With the advent of CT going out of production I decided to custom order a set from a manufacturer in the Netherlands (won't name names unless someone specifically asks). I ordered a paper wound vintage Fender Twin replica with 120, 230, 240 mains and vintage spec 320-0-320.

I received the transformer poorly packadged and attached is the situation I was comfronted with. Basically the transformers were sent unwrapped in a polysterine enclosure, which reacted to the materials used and basically glue onto the transformer. The builder offered me to send them to a business partner in the UK who properly cleaned them, to a reasonably good state and gave me a small refund as a gesture of good will.

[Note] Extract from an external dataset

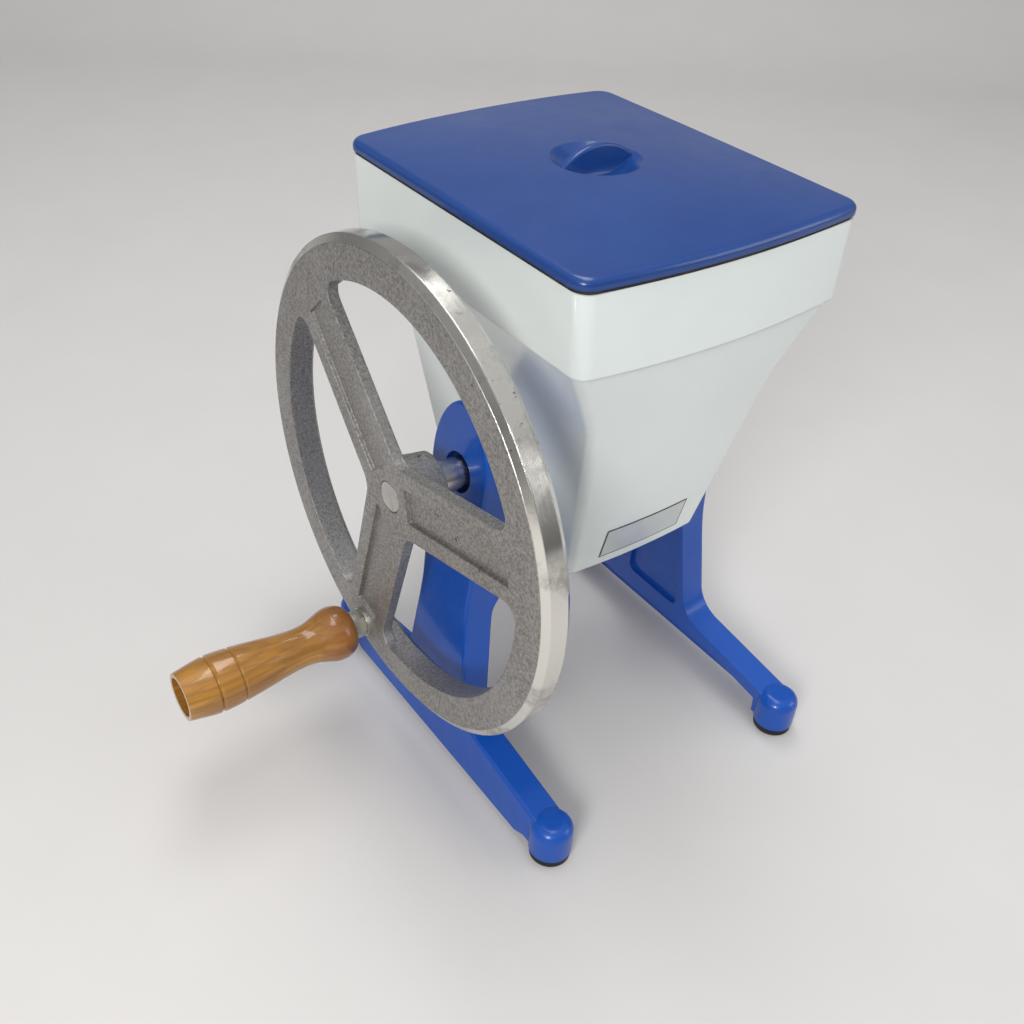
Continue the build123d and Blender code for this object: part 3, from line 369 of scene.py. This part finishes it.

At least this issue was sorted, and the manufacturer was helpful in sorting it.

I just finished building the amp and I am getting only between 415 and 420V on the 6L6 plates. I contacted the manufacturer who wrote the following

320VAC rectified with solidstate diodes gives 450V. This 450V will when you put it from standby to play position drop to 423V because the four powertubes draw 30mA each. The 423V will drop about 5V further down through the Outputtransformers Ohms resistance to about 418V. So your 417V measurement is very accurate.

It is simple math. 320 x1,414 = 450V without load. 450 x 0,94 = 423V under load in Class AB. 4-5V losses over the primairy winding of the OT. These are laws that you cannot change. They will apply on every tube amplifier.

I went on to ask why those old fender transformers would usually read between 440V and 460V and have 320-0-320? Below is his answer

What can be is that they give a spec for 320V AC under load. That means that their spec unloaded must be around 340V AC

So my question is, how were the actual spec on those old Fender transformers? Is it 320V loaded or unloaded? Is there anything that can be done on my case? Is there any obvious shortcomings of such low plate voltage besides lower than 100W power?